In October of last year, the Minister of Indigenous Relations and Reconciliation, Scott Fraser, introduced the Declaration on the Rights of Indigenous Peoples Act (the “Act”) to the BC legislature as Bill 41. In the Minister’s stated view, the chief purpose of the legislation is to harmonize BC laws with the principles enunciated in the United Nations Declaration on the Rights of Indigenous Peoples (UNDRIP), which serve “as the framework for reconciliation.” Although receiving royal assent in November, the Act can hardly be considered a movement toward a true reconciliation.
A close and careful reading of the legislation clearly demonstrates its inadequacies as an instrument of change. Most glaringly, section 8 of the Act precludes the application of the BC Offence Act, such that a failure to comply with government obligations does not trigger penalty provisions as a provincial offence. Furthermore, section 4 of the Act contemplates the creation of an “action plan” to facilitate a transition to and recognition of its legislative objectives. Notwithstanding that the creation of an action plan is likely to require a significant amount of time (incurred in the consultation process with interested Indigenous groups), the Act provides little guidance on the implementation of Indigenous rights. More likely than not, the action plan will not be focussed on a timely recognition of these rights.
Under section 1(4), the Act also preserves the “rights recognized and affirmed by section 35 of the Constitution Act, 1982.” This may serve somewhat problematic as a measure for Indigenous rights, as unlike the Act’s predecessor, federal Bill C-262, which had preserved only “existing Aboriginal or treaty rights of the Aboriginal peoples of Canada that are recognized and affirmed in section 35,” the more general language within the provincial legislation may be construed as importing certain Crown rights, such as the right to infringe Aboriginal rights.
Lastly, it should be noted that many of the provisions of the Act contain general and ambiguous language, as is usual for declarations in international law. The direct adoption of this language by a Canadian jurisdiction is unlikely to cause effective change in the existing scheme of Aboriginal rights under section 35. Section 35 has been phrased as broadly as possible, providing no restrictions as to the content of Aboriginal rights, yet has been severely restricted in scope within the Canadian jurisprudence. Indeed, Canadian courts are unlikely to apply a much broader interpretive approach to the general language under the Act. It is only a matter of time before courts correspond many of the existing internal limitations on section 35 rights to the rights under the Act (in addition to the seemingly existing limitation provision within Article 46(1)).
Earlier this year, there was a debate at the Peter A. Allard School of Law featuring notable speakers Dr. Gordon Christie, an Indigenous proponent and law professor at UBC and Thomas Isaac, Chair of the Aboriginal Law Group at Cassels Brock & Blackwell. Although the need for a renewed perspective on reconciliation was largely a point of contention among the speakers, they agreed that the Act is largely insufficient as an instrument of change. In Isaac’s view, nearly all issues respecting Indigenous rights are a product of the fact that industries contemplate their objectives over decades, Indigenous peoples contemplate their objectives over generations, while governments merely think over 4-year cycles.

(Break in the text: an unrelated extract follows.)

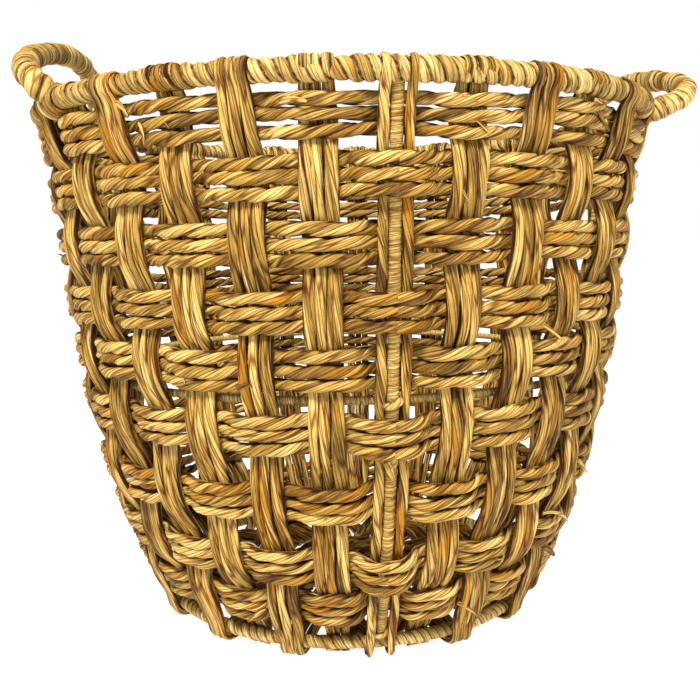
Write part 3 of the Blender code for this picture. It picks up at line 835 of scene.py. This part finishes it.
for number, middle_radius in enumerate(BASE_RADII):
    count = round(2 * np.pi * middle_radius / ROW_STEP)
    angle = 2 * np.pi * np.arange(count) / count
    z = BASE_LIFT - (-1) ** number * BASE_SWING * flat_wave(np.pi * angle / SPACING / 2)
    skins = []
    for cord in range(BAND_CORDS):
        radius = middle_radius + (cord - 1) * BASE_CORD_WIDE
        pitch = ROW_PITCH * RANDOM.uniform(0.85, 1.15)
        skins.append(cord_skin(place(angle, radius, z), np.tile(-UP, (count, 1)), BASE_CORD_WIDE,
                               BASE_CORD_THICK, pitch, True, BASE_TONE, BASE_WARMTH))
    name = f"base_row_{number + 1}"
    add_piece(name + "_cords", skins, weaver_leaf, [name])

# The coil's angle and radius both grow as the root of the length along it, from near the middle.
turns = (COIL_OUT - COIL_WIDE / 2) / COIL_WIDE
sweep = np.linspace(0.06, 1, 620) ** 0.5
angle = 2 * np.pi * turns * sweep
radius = COIL_WIDE / 2 + COIL_WIDE * turns * sweep
coil = cord_skin(place(angle, radius, BASE_LIFT), np.tile(-UP, (len(angle), 1)), COIL_WIDE,
                 COIL_THICK, ROW_PITCH, False, BASE_TONE, BASE_WARMTH)
add_piece("base_coil", [coil], weaver_leaf, ["base_centre"])


# The wires inside the bindings are the CAD's own: galvanised steel, bent and welded into the rings
# and the handles.
def steel_finish():
    """Galvanised wire: grey metal with a fine mottled zinc bloom."""
    finish = bpy.data.materials.new("galvanised_steel")
    finish.use_nodes = True
    nodes, links = finish.node_tree.nodes, finish.node_tree.links
    shader = nodes["Principled BSDF"]
    bloom = nodes.new("ShaderNodeTexNoise")
    bloom.inputs["Scale"].default_value = 900
    links.new(nodes.new("ShaderNodeTexCoord").outputs["Object"], bloom.inputs["Vector"])
    ramp = nodes.new("ShaderNodeValToRGB")
    ramp.color_ramp.elements[0].color = (0.22, 0.22, 0.22, 1)
    ramp.color_ramp.elements[1].color = (0.48, 0.48, 0.47, 1)
    links.new(bloom.outputs["Fac"], ramp.inputs["Fac"])
    links.new(ramp.outputs["Color"], shader.inputs["Base Color"])
    shader.inputs["Metallic"].default_value = 1.0
    shader.inputs["Roughness"].default_value = 0.42
    return finish


steel = steel_finish()
for name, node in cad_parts.items():
    if name.endswith("_wire"):
        node.data.materials.clear()
        node.data.materials.append(steel)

It remains to be seen in what respect the government will develop an action plan to implement Indigenous rights and the manner in which courts will engage with the rights under the Act. Nevertheless, in consideration of the long-standing legacy between BC, Canada and their Indigenous peoples, one must be careful to expect significant change brought upon as quickly and swiftly as the passing of a single piece of legislation.